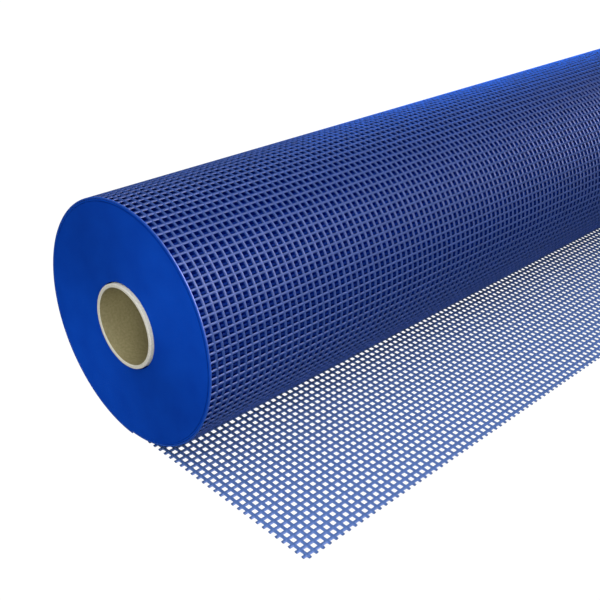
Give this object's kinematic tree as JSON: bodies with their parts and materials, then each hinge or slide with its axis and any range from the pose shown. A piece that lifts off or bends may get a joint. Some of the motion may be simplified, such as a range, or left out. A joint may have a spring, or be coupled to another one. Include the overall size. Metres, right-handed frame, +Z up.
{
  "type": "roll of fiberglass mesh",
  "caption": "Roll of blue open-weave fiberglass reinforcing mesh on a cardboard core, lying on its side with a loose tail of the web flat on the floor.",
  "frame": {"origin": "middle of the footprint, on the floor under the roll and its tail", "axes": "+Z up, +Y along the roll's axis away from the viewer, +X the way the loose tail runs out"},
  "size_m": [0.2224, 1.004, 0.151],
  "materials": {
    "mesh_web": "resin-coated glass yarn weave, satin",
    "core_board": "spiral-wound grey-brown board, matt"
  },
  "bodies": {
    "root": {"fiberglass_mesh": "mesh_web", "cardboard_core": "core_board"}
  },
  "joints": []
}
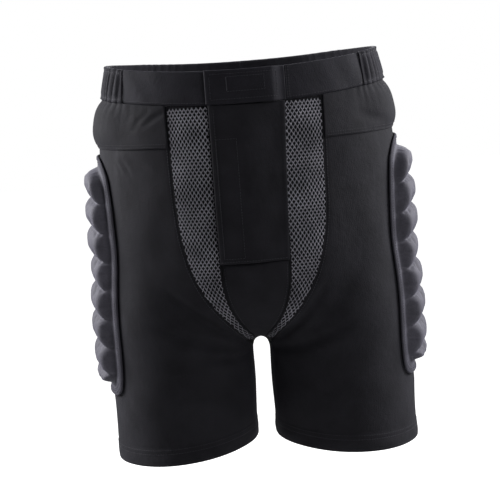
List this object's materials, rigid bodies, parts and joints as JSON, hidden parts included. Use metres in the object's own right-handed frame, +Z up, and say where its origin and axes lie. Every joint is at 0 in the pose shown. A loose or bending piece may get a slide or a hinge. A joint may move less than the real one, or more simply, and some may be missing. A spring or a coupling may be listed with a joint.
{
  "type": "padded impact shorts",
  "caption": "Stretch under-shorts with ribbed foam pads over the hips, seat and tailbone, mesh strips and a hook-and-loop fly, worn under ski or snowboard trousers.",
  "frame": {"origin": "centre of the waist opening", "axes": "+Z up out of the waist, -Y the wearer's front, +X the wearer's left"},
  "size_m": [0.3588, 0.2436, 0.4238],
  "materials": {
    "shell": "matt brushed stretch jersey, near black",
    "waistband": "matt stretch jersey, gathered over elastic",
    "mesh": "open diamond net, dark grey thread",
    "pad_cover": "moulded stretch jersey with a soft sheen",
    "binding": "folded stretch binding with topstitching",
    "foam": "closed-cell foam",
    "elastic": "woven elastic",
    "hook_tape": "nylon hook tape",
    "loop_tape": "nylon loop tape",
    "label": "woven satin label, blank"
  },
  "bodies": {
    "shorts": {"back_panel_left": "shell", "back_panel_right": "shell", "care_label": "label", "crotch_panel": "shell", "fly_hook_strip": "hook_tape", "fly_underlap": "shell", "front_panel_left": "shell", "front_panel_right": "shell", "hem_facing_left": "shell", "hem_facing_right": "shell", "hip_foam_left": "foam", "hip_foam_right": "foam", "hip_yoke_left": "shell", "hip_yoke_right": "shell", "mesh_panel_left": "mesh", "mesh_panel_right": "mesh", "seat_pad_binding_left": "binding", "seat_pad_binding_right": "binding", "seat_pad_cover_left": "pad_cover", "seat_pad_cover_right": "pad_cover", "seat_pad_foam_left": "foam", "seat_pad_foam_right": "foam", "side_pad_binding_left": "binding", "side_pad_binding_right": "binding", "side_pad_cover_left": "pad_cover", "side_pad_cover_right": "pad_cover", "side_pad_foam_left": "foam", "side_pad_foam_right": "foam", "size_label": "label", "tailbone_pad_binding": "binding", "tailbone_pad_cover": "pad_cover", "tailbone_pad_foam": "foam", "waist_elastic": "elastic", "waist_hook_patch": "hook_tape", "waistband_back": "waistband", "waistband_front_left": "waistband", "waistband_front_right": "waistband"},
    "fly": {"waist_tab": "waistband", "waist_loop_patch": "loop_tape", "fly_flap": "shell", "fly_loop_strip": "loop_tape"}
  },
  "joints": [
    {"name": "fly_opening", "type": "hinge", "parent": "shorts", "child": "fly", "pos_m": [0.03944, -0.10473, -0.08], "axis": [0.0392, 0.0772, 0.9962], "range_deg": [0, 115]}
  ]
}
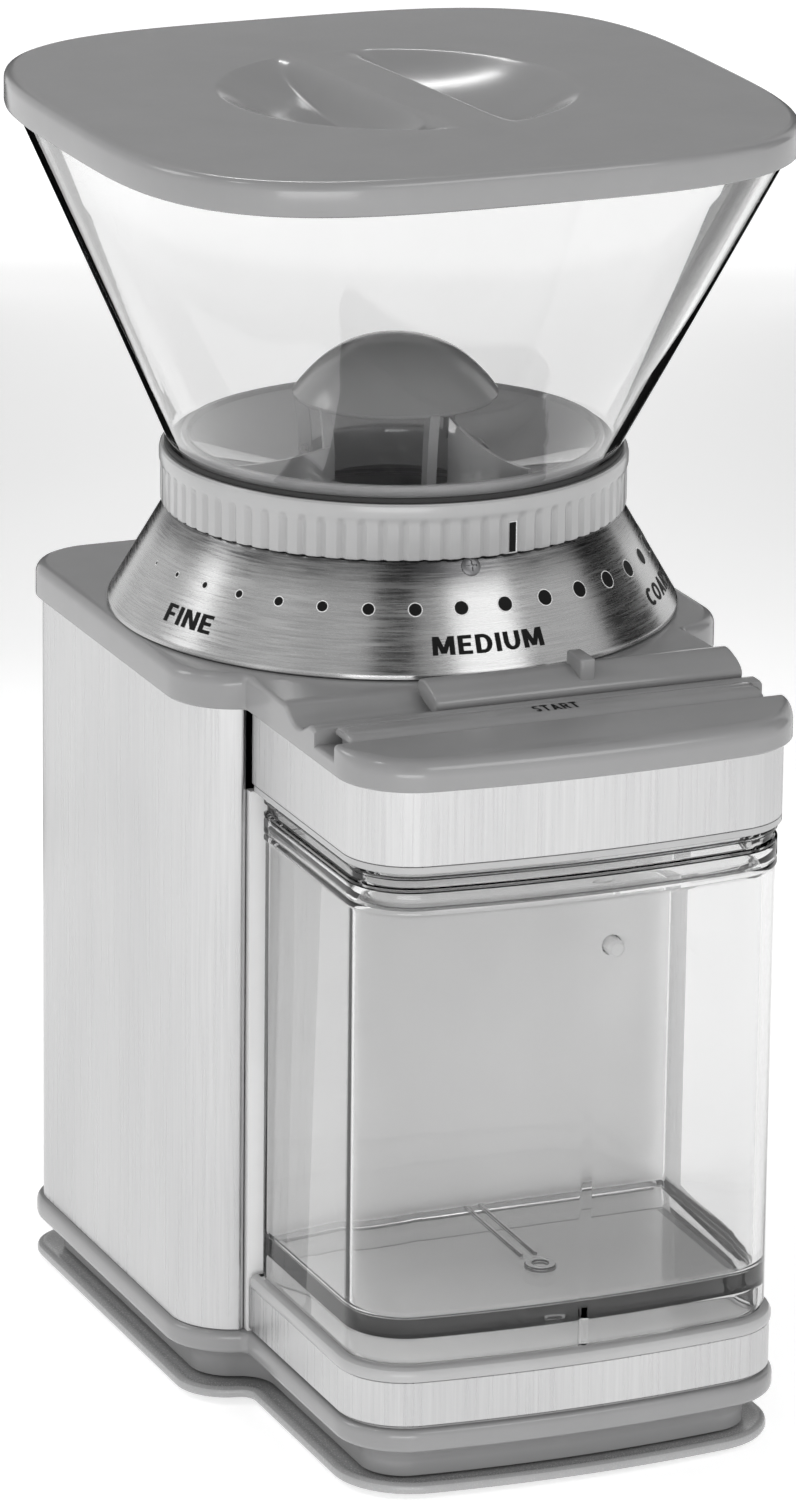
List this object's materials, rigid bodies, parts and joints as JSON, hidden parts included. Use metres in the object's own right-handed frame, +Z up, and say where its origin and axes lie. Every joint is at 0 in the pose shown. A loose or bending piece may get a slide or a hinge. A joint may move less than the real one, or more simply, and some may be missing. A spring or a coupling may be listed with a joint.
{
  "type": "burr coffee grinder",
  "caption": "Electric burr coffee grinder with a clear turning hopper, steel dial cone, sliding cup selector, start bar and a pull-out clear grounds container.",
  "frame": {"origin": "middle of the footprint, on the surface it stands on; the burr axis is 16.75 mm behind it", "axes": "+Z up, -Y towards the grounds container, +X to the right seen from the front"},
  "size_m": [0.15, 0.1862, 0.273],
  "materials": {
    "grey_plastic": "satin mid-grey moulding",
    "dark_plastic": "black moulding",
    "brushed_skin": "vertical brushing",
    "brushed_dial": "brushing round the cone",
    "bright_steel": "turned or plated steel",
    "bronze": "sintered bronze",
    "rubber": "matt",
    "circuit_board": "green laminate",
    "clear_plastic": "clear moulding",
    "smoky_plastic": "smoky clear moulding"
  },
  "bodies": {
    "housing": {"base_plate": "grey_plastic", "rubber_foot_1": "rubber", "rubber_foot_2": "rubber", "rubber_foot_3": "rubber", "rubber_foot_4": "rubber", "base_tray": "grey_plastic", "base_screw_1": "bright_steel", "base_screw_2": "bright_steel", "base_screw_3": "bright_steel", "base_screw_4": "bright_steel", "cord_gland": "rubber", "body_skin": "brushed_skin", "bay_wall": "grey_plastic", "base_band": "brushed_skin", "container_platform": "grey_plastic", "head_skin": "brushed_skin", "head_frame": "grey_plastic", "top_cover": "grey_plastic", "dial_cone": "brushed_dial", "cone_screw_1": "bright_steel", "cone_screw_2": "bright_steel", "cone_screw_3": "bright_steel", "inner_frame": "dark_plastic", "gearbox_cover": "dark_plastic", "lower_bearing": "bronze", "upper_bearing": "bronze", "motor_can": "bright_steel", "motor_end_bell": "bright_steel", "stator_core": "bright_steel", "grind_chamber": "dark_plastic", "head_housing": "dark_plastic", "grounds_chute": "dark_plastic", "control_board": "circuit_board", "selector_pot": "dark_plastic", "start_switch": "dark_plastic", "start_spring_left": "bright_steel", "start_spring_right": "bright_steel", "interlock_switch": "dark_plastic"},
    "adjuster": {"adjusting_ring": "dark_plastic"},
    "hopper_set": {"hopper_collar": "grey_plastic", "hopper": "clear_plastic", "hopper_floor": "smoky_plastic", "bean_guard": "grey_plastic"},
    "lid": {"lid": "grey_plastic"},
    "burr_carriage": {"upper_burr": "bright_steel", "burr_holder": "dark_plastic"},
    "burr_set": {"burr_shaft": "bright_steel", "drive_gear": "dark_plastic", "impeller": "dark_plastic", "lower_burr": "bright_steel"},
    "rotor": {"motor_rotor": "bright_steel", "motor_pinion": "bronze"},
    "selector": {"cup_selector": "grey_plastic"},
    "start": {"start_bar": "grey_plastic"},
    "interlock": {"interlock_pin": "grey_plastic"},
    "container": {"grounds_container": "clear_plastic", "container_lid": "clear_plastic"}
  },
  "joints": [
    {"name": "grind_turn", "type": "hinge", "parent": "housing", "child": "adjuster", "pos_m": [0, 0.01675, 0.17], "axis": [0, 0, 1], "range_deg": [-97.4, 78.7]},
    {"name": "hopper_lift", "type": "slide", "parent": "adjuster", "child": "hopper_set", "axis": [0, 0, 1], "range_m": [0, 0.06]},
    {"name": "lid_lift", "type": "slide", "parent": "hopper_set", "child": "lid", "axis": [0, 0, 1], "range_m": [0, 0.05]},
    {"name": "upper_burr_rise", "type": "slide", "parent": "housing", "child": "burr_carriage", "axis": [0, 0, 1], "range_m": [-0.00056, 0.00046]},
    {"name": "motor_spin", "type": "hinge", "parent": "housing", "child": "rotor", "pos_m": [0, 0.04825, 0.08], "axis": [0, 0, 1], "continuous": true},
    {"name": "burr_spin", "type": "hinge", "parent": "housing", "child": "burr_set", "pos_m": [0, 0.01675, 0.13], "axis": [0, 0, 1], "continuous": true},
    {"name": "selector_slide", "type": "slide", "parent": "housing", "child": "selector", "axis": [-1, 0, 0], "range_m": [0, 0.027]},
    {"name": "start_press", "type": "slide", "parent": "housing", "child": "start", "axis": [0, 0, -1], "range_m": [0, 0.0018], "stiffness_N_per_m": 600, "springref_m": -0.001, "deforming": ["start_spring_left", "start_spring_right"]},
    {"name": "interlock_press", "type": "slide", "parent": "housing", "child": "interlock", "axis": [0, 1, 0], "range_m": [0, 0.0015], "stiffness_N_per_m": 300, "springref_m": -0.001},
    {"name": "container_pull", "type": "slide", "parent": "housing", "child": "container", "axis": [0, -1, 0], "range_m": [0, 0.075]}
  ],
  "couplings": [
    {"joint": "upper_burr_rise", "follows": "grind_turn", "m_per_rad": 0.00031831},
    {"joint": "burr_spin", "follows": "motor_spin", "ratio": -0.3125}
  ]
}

================

- What to do: Show all lines from the records above where the word "loose" occurs.

- Full response:
  "caption": "Roll of blue open-weave fiberglass reinforcing mesh on a cardboard core, lying on its side with a loose tail of the web flat on the floor.",
  "frame": {"origin": "middle of the footprint, on the floor under the roll and its tail", "axes": "+Z up, +Y along the roll's axis away from the viewer, +X the way the loose tail runs out"},
List this object's materials, rigid bodies, parts and joints as JSON, hidden parts included. Use metres in the object's own right-handed frame, +Z up, and say where its origin and axes lie. Every joint is at 0 in the pose shown. A loose or bending piece may get a slide or a hinge. A joint may move less than the real one, or more simply, and some may be missing. A spring or a coupling may be listed with a joint.
List this object's materials, rigid bodies, parts and joints as JSON, hidden parts included. Use metres in the object's own right-handed frame, +Z up, and say where its origin and axes lie. Every joint is at 0 in the pose shown. A loose or bending piece may get a slide or a hinge. A joint may move less than the real one, or more simply, and some may be missing. A spring or a coupling may be listed with a joint.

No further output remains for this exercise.